Третий день был самым тяжелым. Пара таблеток, потому что мне нельзя было сейчас сдаться, а глядя на свою сестру, облачающуюся в черное, все внутри сжалось на пределе. Сев в машину к Аслану, я дрожащими пальцами вкинула еще пару таблеток. Потому что я ехала на похороны. В трауре. В машине Асаевых. И ебанутые мысли возникали. Совершенно ебанутые. Мне на хуй не нужны такие ассоциации.
Эмоциональный фон вырубило намертво, контролировать поток мыслей было легче. Я сидела рядом с сестрой погружающейся на дно и крепко держала ее за руку.
Похороны прошли смазано. Я вообще не понимаю, как это выдержала. Вообще не понимаю. И дело совсем не в нейролептиках. Дело было в Степаныче, которого я видела в последний раз, и это дошло до меня только на кладбище.
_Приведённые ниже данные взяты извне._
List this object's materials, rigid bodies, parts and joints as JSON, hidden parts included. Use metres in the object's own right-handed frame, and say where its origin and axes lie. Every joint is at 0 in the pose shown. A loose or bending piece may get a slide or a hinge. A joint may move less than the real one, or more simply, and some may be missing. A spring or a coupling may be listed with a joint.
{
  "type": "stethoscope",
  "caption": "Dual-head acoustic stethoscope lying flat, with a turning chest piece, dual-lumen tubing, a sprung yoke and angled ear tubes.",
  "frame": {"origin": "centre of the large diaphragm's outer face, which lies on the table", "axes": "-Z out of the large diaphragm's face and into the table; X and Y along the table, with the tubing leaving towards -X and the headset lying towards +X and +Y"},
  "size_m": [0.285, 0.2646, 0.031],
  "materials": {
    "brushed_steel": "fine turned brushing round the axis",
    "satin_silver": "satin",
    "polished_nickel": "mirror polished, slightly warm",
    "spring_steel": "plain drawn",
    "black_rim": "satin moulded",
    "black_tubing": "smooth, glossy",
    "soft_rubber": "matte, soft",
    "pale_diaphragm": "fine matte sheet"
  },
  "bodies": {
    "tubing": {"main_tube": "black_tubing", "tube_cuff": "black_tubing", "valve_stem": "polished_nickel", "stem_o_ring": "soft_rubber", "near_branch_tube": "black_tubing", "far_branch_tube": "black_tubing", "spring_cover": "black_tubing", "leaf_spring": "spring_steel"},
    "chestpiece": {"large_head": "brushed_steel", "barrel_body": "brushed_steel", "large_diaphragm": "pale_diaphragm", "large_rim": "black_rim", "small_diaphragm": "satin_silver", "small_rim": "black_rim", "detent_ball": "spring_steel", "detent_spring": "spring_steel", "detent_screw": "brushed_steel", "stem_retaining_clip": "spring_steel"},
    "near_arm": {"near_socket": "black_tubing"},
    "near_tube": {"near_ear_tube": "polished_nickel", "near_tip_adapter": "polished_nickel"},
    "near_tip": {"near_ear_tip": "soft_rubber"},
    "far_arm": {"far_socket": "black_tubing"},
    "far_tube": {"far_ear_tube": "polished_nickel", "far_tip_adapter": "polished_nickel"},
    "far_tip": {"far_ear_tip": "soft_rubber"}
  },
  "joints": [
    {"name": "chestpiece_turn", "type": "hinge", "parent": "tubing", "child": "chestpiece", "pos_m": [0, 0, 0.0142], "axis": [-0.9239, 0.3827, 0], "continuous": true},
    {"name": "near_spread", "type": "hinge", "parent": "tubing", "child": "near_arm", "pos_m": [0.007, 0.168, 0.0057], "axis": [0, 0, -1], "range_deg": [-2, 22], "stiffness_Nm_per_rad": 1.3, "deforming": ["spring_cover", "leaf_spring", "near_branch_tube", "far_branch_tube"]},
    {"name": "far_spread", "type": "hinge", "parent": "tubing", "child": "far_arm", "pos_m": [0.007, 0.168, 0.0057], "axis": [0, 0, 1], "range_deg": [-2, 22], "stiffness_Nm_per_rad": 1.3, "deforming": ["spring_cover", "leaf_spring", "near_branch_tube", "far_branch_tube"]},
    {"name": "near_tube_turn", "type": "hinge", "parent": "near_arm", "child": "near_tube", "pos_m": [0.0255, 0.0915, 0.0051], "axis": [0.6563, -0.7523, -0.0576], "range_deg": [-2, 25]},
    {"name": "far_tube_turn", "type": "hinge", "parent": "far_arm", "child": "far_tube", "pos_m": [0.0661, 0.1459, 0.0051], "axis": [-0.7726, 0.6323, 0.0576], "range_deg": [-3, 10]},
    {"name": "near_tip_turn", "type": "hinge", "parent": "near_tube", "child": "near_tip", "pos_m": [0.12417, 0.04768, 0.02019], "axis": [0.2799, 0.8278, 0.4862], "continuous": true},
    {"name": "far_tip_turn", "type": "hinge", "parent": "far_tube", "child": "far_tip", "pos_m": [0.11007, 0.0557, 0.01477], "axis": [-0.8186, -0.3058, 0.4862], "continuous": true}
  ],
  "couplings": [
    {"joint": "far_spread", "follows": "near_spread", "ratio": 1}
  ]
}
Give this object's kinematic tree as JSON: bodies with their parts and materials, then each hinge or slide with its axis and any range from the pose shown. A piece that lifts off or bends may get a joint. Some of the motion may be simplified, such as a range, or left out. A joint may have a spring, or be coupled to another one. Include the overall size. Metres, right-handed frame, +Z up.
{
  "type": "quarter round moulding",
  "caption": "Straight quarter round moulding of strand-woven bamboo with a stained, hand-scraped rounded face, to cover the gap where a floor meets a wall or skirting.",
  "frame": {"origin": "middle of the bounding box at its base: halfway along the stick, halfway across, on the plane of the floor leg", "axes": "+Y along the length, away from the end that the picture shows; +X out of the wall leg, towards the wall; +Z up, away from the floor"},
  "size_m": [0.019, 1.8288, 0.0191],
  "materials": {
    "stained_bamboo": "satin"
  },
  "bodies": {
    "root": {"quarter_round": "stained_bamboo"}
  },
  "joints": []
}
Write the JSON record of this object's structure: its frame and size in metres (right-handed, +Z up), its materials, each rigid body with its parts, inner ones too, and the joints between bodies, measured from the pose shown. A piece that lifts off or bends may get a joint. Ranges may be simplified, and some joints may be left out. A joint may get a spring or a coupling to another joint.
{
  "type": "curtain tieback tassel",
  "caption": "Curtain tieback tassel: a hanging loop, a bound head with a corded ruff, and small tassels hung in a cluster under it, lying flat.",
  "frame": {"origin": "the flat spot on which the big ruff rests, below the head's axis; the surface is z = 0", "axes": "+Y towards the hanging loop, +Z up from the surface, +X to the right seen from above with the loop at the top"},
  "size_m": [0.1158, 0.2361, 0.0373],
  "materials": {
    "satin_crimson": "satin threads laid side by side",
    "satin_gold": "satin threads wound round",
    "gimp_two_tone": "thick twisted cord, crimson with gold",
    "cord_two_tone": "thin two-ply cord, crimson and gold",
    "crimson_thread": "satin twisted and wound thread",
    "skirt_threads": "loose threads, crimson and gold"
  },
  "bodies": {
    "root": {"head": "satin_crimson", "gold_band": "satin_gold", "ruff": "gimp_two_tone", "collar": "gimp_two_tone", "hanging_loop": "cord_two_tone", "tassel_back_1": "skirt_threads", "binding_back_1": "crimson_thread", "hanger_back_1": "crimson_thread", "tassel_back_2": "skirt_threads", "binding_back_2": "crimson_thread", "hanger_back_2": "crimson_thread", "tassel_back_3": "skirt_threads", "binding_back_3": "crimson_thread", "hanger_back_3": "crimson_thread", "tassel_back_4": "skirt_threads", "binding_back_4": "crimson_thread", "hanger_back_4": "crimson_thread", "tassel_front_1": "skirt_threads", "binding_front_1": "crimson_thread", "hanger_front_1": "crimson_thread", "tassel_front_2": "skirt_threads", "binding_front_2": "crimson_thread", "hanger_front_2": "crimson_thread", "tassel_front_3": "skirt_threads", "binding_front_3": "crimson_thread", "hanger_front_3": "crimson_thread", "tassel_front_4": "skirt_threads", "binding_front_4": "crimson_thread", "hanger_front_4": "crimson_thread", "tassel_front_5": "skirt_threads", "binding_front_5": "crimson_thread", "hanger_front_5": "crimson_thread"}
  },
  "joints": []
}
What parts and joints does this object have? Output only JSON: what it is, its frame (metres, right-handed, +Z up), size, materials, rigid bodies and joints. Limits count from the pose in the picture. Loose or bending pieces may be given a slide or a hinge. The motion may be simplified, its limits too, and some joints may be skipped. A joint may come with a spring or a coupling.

А я не могла заплакать. Я чувствовала себя клеткой, внутри которой происходит безжалостное и жестокое убийство, но за пределы этой клетки ничего не выходит. Не может выйти.
Людей было немного и на них было плевать. Линка находилась в прострации, глядя как гроб с отчимом опускают в яму.
Я сжимала ее ледяные пальцы своими холодными, пока ехали на поминальный обед. Сжимала, пока сидели за столом. Сжимала, когда курили на крыльце. Сжимала. И разжала, когда из машины на стоянке в отдалении вышел Аслан. С крайне напряженным лицом завершающий звонок и посмотревший мне в глаза непонятным взглядом.
— Нет… — хрипло рассмеялась я, отступая от него, вжимаясь в стену за спиной и глядя на него ускорившего шаг с животным ужасом.
Он только раскрыл рот и мое сердце болезненно замерло от мелодии входящего вызова. Дыхание сорвалось, когда я бросила взгляд на экран телефона стиснутого в моих руках до пиздеца. Входящий от Давида. Господи, нет…
— Ян… — хрипло прошептала Линка, удерживая меня за плечи, потому что тело повело, когда я приняла вызов и подносила телефон к уху, невидяще глядя перед собой.
— Эмин пришел в себя. Книгоед.нет
* * *
Давид стоял у дверей реанимации обнимая плачущую мать. Я остановилась посреди коридора, Давид поймал мой взгляд и снял руку с плеч матери, чтобы повести ей в жесте подзывающем к себе. И неверные ноги пошли сами. Уткнулась лицом ему в плечо, стискивая зубы, но слезы все равно полились. И полились сильнее. От мягкого движения пальцев плачущей Лейлы, стирающей слезы с моей щеки.